Who Should Make the Switch?

The all-weather tire isn’t for everyone. It is a “Goldilocks” solution that works best for specific driving profiles.

The Ideal Candidate

  • The Urban Commuter: You live in a city (like Toronto, Vancouver, or Chicago) where snowplows clear the main roads within hours of a storm.

  • The Low-Mileage Driver: If you drive less than 12,000 km per year, your tires will likely age out (dry rot) before the tread wears down. Running two sets is a waste of money in this scenario.

  • The Apartment Dweller: You don’t have a basement or garage to store four dirty tires every six months.

When to Stick with Winter Tires

  • The Mountain Adventurer: If you spend your weekends at ski resorts or driving through mountain passes, you need the maximum safety margin of a dedicated winter tire.

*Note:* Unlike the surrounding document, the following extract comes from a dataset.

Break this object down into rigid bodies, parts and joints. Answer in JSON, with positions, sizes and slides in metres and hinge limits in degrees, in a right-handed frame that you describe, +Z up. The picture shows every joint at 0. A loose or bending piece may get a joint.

  • The Rural Driver: If your morning commute involves unplowed backroads where the wind creates massive drifts, all-weather tires may leave you stranded.

Top All-Weather Picks for 2026

If you are ready to ditch the swap, these three tires are currently leading the market in terms of performance and tread life:

  1. Michelin CrossClimate 2: Often called the “King of All-Weathers.” Its unique “Sipe-to-Sipe” technology ensures that as the tire wears, new grip edges emerge. It is exceptionally quiet for a winter-rated tire.

  2. Bridgestone Turanza EV (All-Weather): A new 2026 contender specifically designed for Electric Vehicles. It handles the heavy weight and instant torque of EVs while maintaining the 3PMSF winter rating.

  3. Nokian Remedy WRG5: The pioneers of the all-weather category. Nokian tires are built for Scandinavian-style winters but are engineered to handle the heat of a North American summer without crumbling.

Convenience Without Compromise?

In 2026, the all-weather tire has finally closed the gap. For the vast majority of drivers in moderate climates, the convenience of a “set it and forget it” tire outweighs the 10% performance edge a dedicated winter tire provides on the coldest days of the year.